Na linha dos restantes líderes partidários, Rio defende o reforço dos “meios de combate” à corrupção, “porque estamos a falar de crimes chamados de colarinho branco, extremamente sofisticados e muitas vezes escondidos”.
Na sequência das condenações fora dos sítios certos, o presidente do PSD mostra-se muito crítico da violação do segredo de justiça, crime que defende que seja “aplicado a todos os portugueses” de igual forma.
“Não pode ser uma lei que serve para uns e não serve para outros. Se eu violo o segredo de justiça porque pego em algo que não posso saber e toco à porta do meu vizinho e lhe mostro o que não devo mostrar, e isso consiste num crime, se eu mostrar a 10 milhões de portugueses o crime é 10 milhões de vezes maior”, argumenta.

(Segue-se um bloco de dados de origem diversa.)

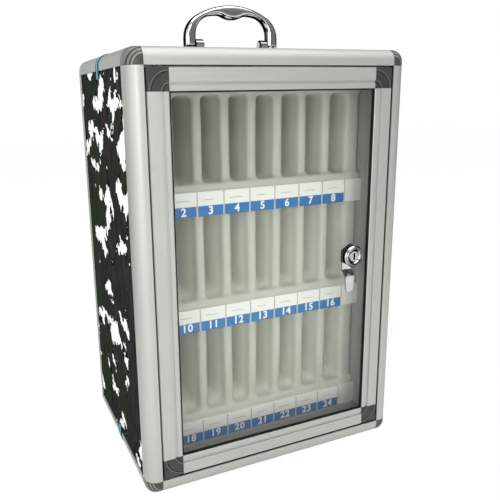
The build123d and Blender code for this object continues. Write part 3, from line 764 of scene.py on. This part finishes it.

Consciente de que o que defende “não é minimamente politicamente correto”, Rui Rio insiste que a revelação de segredos de justiça “arruína a investigação”, pelo que “a publicação não deve ser permitida, obviamente”.
Na reação a esta exposição, Catarina Martins (BE) vem alertar que, se “a fuga do segredo de justiça é mau, perseguir jornalistas é atacar a democracia”.
“Os jornalistas têm de fazer o seu trabalho e defender as suas fontes e dependemos também disso para combater a corrupção”, destaca.
Tribunais especializados?
A resposta é positiva apenas para o PAN. André Silva baseia-se em relatórios de instituições internacionais sobre Portugal para defender “a criação de tribunais especializados para o julgamento de crimes cometidos no exercício de funções públicas”.
A ideia não recebe o apoio dos restantes partidos, com o secretário-geral do PS a esclarecer que o que as instituições internacionais recomendam “é que haja formação especializada”.
“É na formação, não na criação de tribunais especiais, nem sequer para a violência doméstica”, sublinha António Costa, acrescentando que, no que toca a este tipo de violência, defende “uma composição especial do tribunal, de modo a conjugar família e crime”.
“Estamos a falar de uma formação especial para julgar processos onde a matéria de família e criminal estão profundamente intricados”, sustenta.
Também o CDS se mostra “totalmente contra a criação de tribunais especializados”. Na opinião de Assunção Cristas, “isso é próprio de regimes totalitários”.
Enriquecimento injustificado e a proteção do denunciante
O programa eleitoral do Bloco de Esquerda inclui a criação da figura do enriquecimento injustificado.
“O que defendemos é que, quando um titular de um cargo político de um alto cargo público não é capaz de explicar o enriquecimento que tiver tido e que contraria as declarações que apresenta, esse dinheiro deve ser 100% confiscado pelo Estado”, avança Catarina Martins.
“Gente que já teve de dizer tudo o que tem e, acima disso, aparece com uma fortuna incapaz de injustificar, esse é o enriquecimento injustificado”, esclarece ainda.
A medida merece a oposição do líder do PS e até do presidente do PSD, que para quem as leis existentes são suficientes para sancionar o enriquecimento ilícito.
Se houver uma desconformidade entre as declarações apresentadas ao Tribunal Constitucional e a manifestação de riqueza, “já estamos a cometer um crime, que é de falsas declarações”, sublinha António Costa.
“O Ministério Público tem de nos vir perguntar como temos este património e estes rendimentos e a pessoa ou tem justificação ou o Ministério Público abre um inquérito criminal. Pode ter sido corrupção, fuga ao fisco... Não é necessário criar um novo crime público”, sustenta.
Da mesma maneira, Rui Rio considera que “as leis existentes” já preveem a investigação das diferenças entre os rendimentos apresentados no início e no fim do exercício de um cargo público.
“Alguém fazer uma declaração de rendimentos de 100 no início e sai de lá com 500, essa diferença tem de ser investigada, mas dentro das leis que existem”, afirma.
No que toca à proteção do denunciante do crime de corrupção, que o PAN quer o CDS defendem a melhoria da lei em vigor, sendo que no caso do Partido das Pessoas, Animais e Natureza a proposta é alargar a proteção aos denunciantes que sejam também criminosos.
“É preciso instituir sanções contra medidas retaliatórias contra denunciantes. Com ou sem participação no crime”, defende André Silva.
Da parte do CDS, a proposta é melhorar o estatuto do arrependido, “para funcionar em todo o processo”, e do denunciante.